刘秀在镇压西羌叛乱的同时,也在镇压安抚着南边的少数民族,这其中主要包括蛮族、岭南各族以及哀牢人。蛮族以盘瓠、廪君和板楯三者最大。
盘瓠蛮因以神犬盘瓠为图腾而得名。秦汉时,居住在武陵郡(今湘西、黔东及鄂西南边缘地区)、长沙郡(今湘中、湘南地区),故又称“武陵蛮”或“长沙蛮”;其地有雄、、辰、酉、武五溪,故又有“五溪蛮”之称。盘瓠蛮在秦汉时部落分散,各有首领,汉王朝授予邑君、邑长称号,颁赐印绶。蛮语称首领日精夫,族人相呼日姎徒。多居山壑,从事粗放农业。能织木皮为布,以草实为染料。衣服五色斑斓,赤髀横裙,以枲束发。汉王朝对他们收取“賨布”(作为赋税交纳的布)之赋,大人每岁征布一匹,小口半匹。
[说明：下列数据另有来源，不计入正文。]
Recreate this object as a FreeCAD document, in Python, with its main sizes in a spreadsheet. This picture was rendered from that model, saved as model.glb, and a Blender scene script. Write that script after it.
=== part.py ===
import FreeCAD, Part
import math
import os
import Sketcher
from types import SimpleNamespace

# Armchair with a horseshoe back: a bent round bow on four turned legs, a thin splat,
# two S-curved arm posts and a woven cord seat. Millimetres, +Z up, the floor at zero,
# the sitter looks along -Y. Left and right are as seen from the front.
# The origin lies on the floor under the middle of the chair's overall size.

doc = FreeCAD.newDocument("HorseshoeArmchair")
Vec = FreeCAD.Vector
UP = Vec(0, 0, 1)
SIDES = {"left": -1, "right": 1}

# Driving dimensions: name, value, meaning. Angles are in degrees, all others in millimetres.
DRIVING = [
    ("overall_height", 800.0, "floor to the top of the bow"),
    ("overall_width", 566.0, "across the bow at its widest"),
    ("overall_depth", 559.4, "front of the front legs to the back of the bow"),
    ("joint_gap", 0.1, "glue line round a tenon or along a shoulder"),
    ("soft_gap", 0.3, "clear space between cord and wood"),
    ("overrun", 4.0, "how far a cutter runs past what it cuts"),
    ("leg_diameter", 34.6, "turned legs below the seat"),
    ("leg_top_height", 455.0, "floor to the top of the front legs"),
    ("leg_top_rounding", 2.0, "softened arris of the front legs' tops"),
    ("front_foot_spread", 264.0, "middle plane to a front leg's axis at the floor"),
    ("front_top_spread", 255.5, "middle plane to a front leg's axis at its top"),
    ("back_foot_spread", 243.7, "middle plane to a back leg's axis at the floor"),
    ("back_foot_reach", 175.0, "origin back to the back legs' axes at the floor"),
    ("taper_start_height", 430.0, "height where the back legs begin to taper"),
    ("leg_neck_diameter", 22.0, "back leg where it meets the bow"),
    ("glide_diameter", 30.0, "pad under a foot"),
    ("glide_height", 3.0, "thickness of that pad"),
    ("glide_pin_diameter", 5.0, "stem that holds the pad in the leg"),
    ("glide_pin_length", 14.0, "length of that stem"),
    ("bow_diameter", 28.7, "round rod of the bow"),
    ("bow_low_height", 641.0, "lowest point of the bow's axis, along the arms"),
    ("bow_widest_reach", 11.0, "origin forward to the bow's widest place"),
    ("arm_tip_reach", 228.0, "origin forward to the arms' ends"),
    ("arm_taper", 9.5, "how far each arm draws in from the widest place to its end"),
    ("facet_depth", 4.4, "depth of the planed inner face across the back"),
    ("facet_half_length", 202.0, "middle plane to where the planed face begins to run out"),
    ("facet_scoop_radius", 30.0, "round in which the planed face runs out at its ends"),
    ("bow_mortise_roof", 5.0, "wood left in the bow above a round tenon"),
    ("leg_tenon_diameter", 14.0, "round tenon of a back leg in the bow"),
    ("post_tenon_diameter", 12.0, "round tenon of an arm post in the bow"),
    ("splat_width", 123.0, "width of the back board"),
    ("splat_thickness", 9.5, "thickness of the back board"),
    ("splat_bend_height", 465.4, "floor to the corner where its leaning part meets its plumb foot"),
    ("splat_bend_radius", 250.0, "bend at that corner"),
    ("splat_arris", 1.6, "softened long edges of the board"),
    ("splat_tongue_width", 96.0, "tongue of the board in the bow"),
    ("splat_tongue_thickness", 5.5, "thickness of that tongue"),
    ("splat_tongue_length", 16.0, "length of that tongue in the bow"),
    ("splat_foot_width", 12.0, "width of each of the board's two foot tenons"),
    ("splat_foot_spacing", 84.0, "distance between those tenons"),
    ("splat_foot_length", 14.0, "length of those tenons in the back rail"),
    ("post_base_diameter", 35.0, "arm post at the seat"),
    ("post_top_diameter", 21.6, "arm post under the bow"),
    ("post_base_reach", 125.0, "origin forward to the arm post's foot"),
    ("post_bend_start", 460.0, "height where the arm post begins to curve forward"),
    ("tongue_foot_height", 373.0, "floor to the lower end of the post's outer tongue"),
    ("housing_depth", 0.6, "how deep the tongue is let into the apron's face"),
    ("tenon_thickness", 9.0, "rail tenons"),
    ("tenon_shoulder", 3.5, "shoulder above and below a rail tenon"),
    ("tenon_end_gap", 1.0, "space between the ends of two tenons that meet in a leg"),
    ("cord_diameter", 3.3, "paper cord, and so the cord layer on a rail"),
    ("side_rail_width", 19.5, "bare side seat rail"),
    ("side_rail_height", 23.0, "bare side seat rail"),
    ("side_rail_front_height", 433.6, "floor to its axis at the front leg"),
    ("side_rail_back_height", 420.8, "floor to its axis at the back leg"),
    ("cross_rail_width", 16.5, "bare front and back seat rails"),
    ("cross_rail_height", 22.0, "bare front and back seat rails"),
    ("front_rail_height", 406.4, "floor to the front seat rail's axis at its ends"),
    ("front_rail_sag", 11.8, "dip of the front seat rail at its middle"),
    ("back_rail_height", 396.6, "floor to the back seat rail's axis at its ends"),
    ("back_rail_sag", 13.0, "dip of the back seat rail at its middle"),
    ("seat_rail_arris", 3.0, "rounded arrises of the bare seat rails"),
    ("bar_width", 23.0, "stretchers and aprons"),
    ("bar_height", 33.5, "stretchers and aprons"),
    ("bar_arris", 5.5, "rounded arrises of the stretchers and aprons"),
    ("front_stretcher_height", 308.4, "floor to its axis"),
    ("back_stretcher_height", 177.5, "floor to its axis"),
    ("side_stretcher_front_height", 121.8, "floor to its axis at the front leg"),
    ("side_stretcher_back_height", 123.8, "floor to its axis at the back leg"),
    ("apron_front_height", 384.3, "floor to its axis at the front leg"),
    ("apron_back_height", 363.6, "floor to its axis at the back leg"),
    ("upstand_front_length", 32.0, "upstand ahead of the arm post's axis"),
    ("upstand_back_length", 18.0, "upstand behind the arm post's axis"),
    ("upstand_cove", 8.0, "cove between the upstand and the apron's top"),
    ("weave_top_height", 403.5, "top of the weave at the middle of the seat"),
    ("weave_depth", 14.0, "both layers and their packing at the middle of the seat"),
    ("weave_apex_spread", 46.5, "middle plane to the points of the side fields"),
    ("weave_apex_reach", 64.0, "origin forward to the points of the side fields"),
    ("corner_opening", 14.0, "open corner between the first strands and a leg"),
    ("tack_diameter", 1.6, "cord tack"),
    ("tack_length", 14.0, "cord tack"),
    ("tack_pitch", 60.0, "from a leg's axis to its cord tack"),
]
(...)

东汉初年,武陵蛮势力渐强。建武二十三年(公元47年),他们公然反叛东汉朝廷。刘秀派刘尚等前去镇压,结果大败。刘秀又遣李嵩、马成攻之,亦不克。在这种情况下,刘秀派时已62岁的老将马援统领大军前去征伐武陵蛮,结果汉军还是无法取胜,马援也病死军中。但是,这时武陵蛮也难以再支撑下去了,其首领单程等人,只好向汉军请降。刘秀接受了他们的请降。在同武陵蛮的作战中,汉军损失重大。为了防止武陵蛮的重新反抗,刘秀加强了对武陵蛮分布的管理。这样,终刘秀一朝,武陵蛮再也没有发生过叛乱。
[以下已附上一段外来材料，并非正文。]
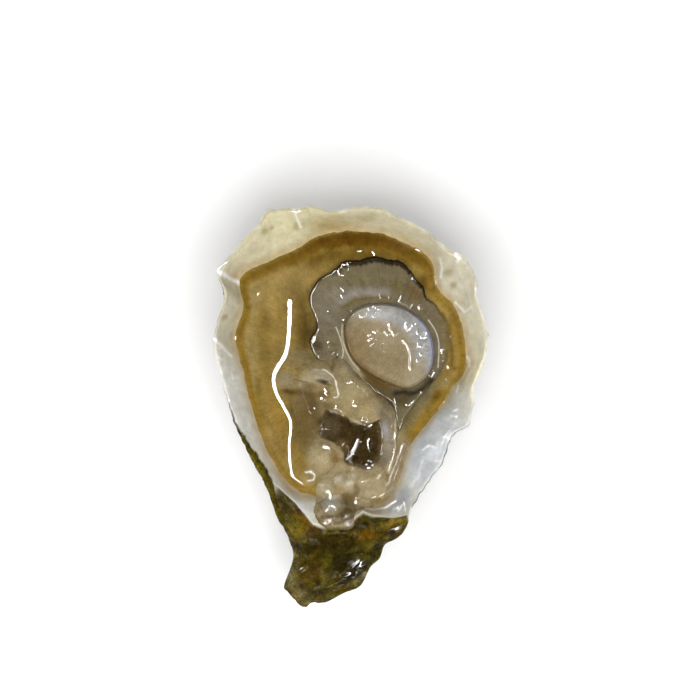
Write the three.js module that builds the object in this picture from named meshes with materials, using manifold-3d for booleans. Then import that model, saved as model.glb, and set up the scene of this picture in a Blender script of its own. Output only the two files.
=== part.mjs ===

廪君蛮为南蛮的一支,有5个氏族,其中巴氏首领务相,被推为5个氏族的共主,号为廪君,后遂以廪君为族名。相传廪君死后,魂魄化为白虎,族人遂有崇拜白虎和以人祭虎的习俗。他们早期活动在夷水(今鄂西南清江)流域,后逐步发展到巴中、黔中一带(在当今川东南、黔东北、鄂西、湘西地区),地理上临近汉的南郡、巴郡,故又被称为“巴郡南郡蛮”。秦灭巴蜀,巴氏仍世为廪君族君长,并娶秦女为妻,岁出赋钱两千零十六钱,三岁一出义赋千八百钱;民户出幏布八丈二尺,鸡羽三十缑。汉时仍依秦制。东汉时,由于官府“收税不均”,廪君蛮曾多次起义反抗,部分族人被强制迁往江夏郡(今鄂东地区)。
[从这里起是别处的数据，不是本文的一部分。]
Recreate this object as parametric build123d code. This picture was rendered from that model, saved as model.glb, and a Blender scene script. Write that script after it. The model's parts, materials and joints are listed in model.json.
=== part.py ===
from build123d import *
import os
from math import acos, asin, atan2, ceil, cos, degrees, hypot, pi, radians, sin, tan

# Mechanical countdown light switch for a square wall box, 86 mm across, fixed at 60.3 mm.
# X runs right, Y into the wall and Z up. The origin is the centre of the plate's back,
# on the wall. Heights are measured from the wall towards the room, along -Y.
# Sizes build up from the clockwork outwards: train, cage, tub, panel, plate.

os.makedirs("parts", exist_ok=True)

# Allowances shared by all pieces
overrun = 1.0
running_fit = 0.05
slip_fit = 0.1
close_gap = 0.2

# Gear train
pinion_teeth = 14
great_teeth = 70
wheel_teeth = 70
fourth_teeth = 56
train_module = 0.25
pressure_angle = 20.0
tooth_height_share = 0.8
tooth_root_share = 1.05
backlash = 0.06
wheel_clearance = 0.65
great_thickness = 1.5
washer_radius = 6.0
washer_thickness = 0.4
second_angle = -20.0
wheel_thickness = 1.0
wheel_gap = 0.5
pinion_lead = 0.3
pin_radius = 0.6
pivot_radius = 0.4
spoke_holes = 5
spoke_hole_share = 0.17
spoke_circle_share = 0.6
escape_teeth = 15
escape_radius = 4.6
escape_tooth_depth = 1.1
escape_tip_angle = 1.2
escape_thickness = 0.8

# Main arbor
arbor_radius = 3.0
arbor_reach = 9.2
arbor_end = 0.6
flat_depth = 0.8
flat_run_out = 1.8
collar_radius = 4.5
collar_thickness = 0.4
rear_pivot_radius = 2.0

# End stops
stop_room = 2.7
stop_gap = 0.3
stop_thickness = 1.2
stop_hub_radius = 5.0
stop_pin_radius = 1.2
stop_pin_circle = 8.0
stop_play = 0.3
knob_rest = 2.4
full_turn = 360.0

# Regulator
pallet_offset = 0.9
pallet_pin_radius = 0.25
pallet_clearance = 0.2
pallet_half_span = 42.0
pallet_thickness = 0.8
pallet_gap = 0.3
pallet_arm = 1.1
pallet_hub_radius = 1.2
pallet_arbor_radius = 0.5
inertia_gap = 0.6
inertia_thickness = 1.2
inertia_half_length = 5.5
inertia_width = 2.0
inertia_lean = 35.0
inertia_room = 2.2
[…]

板楣蛮分布在巴郡阆中(今四川阆中)一带,沿渝水居住,喜好歌舞,英勇善战。他们从事农业,长于狩猎。相传秦昭王时,白虎为害,板楯人应募射杀白虎有功,秦官府与板楯人盟誓说:“顷田不租,十妻不算,伤人者论,杀人者得以倓钱赎死。”楚汉之际,板楣蛮从汉高祖还定三秦有功,免除部落首领罗、朴、督(昝)、鄂、度、夕、龚七姓不纳租赋,余户岁纳“賨钱”(作为赋税交纳的钱)四十。因此,又有“白虎夷”、“白虎复夷”或“賨人”之称。由于板楯蛮善战,东汉王朝经常征调他们从军,屡立战功。当时西羌数寇汉中,都靠板楣军击败之,号为“神兵”。但官府对他们“更赋至重,仆役棰楚,过于奴虏”。板楯人“愁于赋役,困于酷刑”,也多次邑落相聚,奋起反抗。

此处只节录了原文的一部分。